Automation Resistance is lower than elementary because subject content, grading, tutoring, course materials, and feedback are more reachable by AI. The classroom still needs a teacher, but the exposed layer is closer to the center of the job.
Observed AI exposure for high school teachers is 29.0%, while modeled median job-loss risk is about 9.7%. AI reaches lesson drafts, examples, quizzes, rubrics, writing feedback, tutoring support, summaries, and first-pass grading. Live classroom management, adolescent trust, labs or activities, and school accountability still need people.
AI can help with examples, lesson plans, quizzes, rubrics, summaries, tutoring prompts, translation, and parent or student communication. The employee upside is capped because pay usually follows public-school salary schedules, and districts can capture the productivity lift through standardized materials or larger workload expectations.
The moat comes from state secondary certification, subject preparation, student teaching, school accountability, and a classroom setting robots cannot replace. The formal gate is real, even though software reaches a larger share of grading and content work.

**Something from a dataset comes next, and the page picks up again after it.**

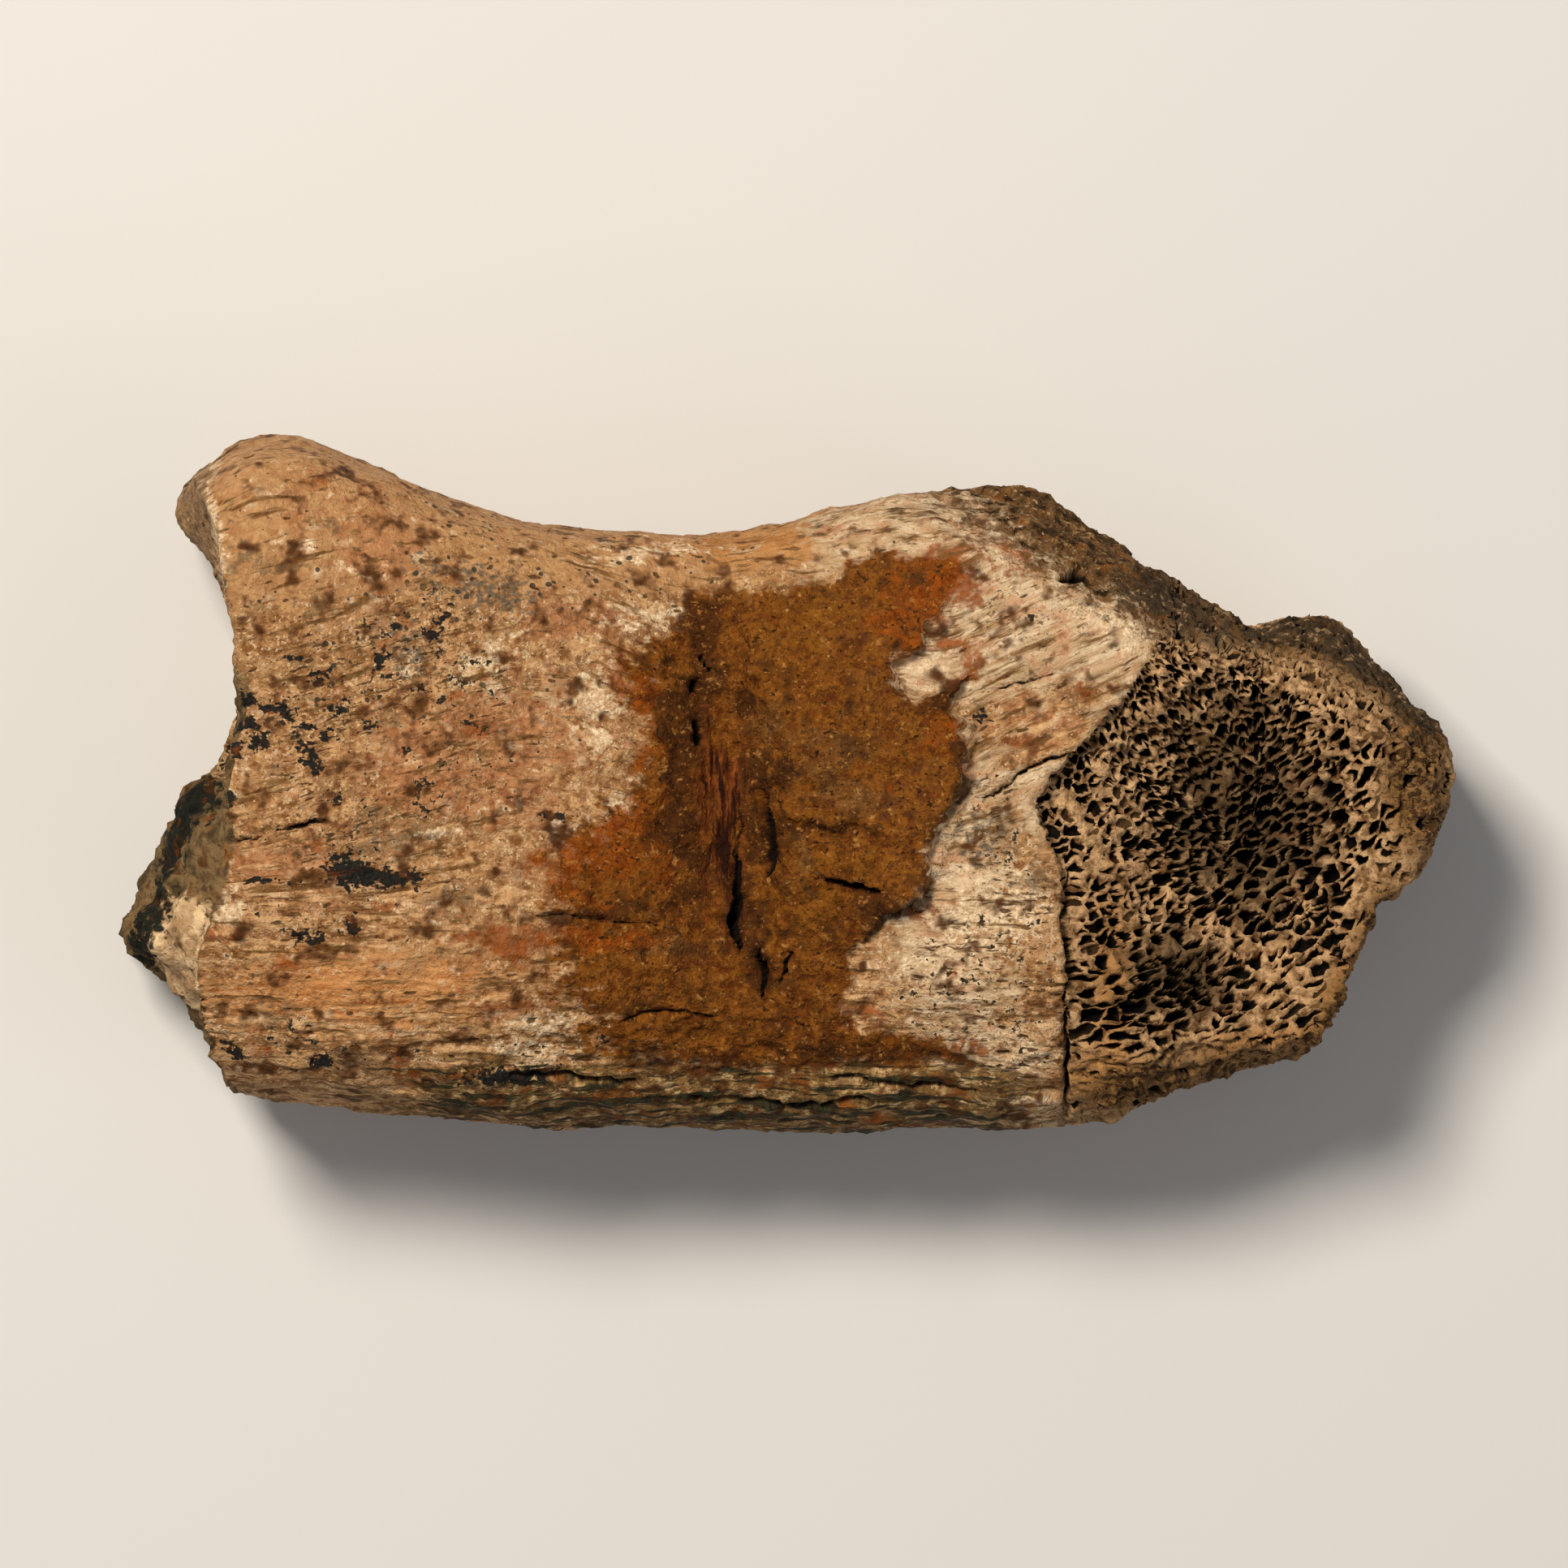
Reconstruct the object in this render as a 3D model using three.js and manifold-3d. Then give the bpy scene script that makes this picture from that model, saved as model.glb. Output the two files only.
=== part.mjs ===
// A broken piece of fossil dinosaur rib, lying on its back face.
// Millimetres, +Z up. X runs along the bone, Y across it, and it rests on the plane z = 0.
//
// The bone is one solid. A box with many segments is rounded into a bar with a soft, boxy section,
// the bar is stretched over the bone's outline, and its surface is raised and sunk by named features.
// The broken end is cut off along its fracture, the crust of hardened sediment is joined on,
// and open pores and cracks are cut last.

import * as THREE from 'three';
import { ImprovedNoise } from 'three/addons/math/ImprovedNoise.js';
import { mergeVertices } from 'three/addons/utils/BufferGeometryUtils.js';
import Module from 'manifold-3d';

const wasm = await Module();
wasm.setup();

const { clamp, lerp, smoothstep } = THREE.MathUtils;

// ---------------------------------------------------------------- driving dimensions

const HALF_LENGTH = 50;        // the height profiles are given over x = -50 to 50
const EQUATOR = 13;            // height at which the outline is widest
const SECTION_POWER = 3.2;     // 2 gives an oval section, higher is boxier
const END_POWER = 8;           // higher makes the rims of the two ends sharper
const SEGMENTS = { along: 40, across: 20, up: 8 };

// Height of the front face and of the back face, at even steps along the bone.
const FRONT_HEIGHTS = [29.5, 30, 29.6, 28.4, 27, 26.2, 26.6, 27.6, 28.4, 27, 23];
const BACK_HEIGHTS = [1, -0.7, -0.3, 1.4, 2.6, 3, 2.3, 0.6, -0.8, 0.4, 3.5];

// The outline, as seen from above: four edges that meet at the corners.
const TOP_EDGE = [
  [-44, 22.9], [-40.6, 25.1], [-36.6, 25.7], [-31.6, 24], [-22, 20.2], [-13.6, 18.7],
  [-2.2, 18.8], [7.1, 21.3], [13.4, 21.8], [18.2, 21.9], [24.8, 17.9], [26, 16], [33.2, 13],
  [34.4, 11.4], [37.6, 12.6], [40.8, 12.1], [43.6, 9.4],
];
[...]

Federal physical-requirements data shows light lifting and a high standing/walking share. High school teaching is school-building work: classrooms, hallways, labs for some subjects, lunch or detention supervision, student behavior, crowds, and public-facing stress. It is not heavy field work, but it is not pure desk work.
Public high-school teachers generally need state certification or licensure for the grade level, often tied to subject background. That creates a meaningful gate to public-school employment. Private schools, alternative routes, and emergency credentials keep it below the strongest licensed professions, but the public path is not open-entry work.
Classroom supervision, adolescent behavior, labs and activities, family communication, school rules, and the adult authority inside a changing room have no credible robot replacement path. The relevant pressure is software reaching content and grading tasks, not machines replacing teachers in normal high-school classrooms.
The public job profile lists secondary teaching as Job Zone 4, and the entry path normally includes a bachelor's degree, subject preparation, teacher preparation, student teaching, certification exams, and state authorization. That is substantial preparation, but shorter than the deepest professional-school paths.
Demand has scale, not momentum: replacement hiring keeps many openings visible, while the national employment line declines. Subject shortages can improve the local case, but enrollment, class-size policy, district budgets, and real wage pressure keep broad demand in the middle.
Secondary teaching remains a million-worker market: federal projections show about 1.09 million jobs and about 66,000 annual openings. The same source shows decline near 2%, so the size of the base does not make the hiring signal strong.
Evidence points in two directions. High schools need accountable adults, replacement hiring is large, and subject shortages can be real. At the same time, the national occupation is tied to enrollment patterns, state and local budgets, class-size policy, and district staffing choices.
Instruction, assessment, supervision, safety, family contact, and school rules still require human teachers. The weak spots are public budgets, class sizes, enrollment, and pay. The 2015 median wage benchmark inflates above the current median wage, so the real-wage pressure is visible.
The case weakens if districts use AI tutoring, prebuilt materials, automated feedback, and larger classes to reduce demand for teachers in standardized courses. The trigger is staffing and class-size change across normal schools over time, not one software pilot alone.
The case improves if math, science, bilingual, career-technical, or other hard-to-staff subjects show sustained vacancies, stipends, and stable class sizes. The proof is sustained local hiring power in a specific subject area, not the broad teacher title alone over time.
The case improves a little if districts use AI to reduce grading, feedback, translation, and preparation workload while keeping human class sizes and teacher authority intact. The proof is teachers actually getting time back, not only more software in the workflow.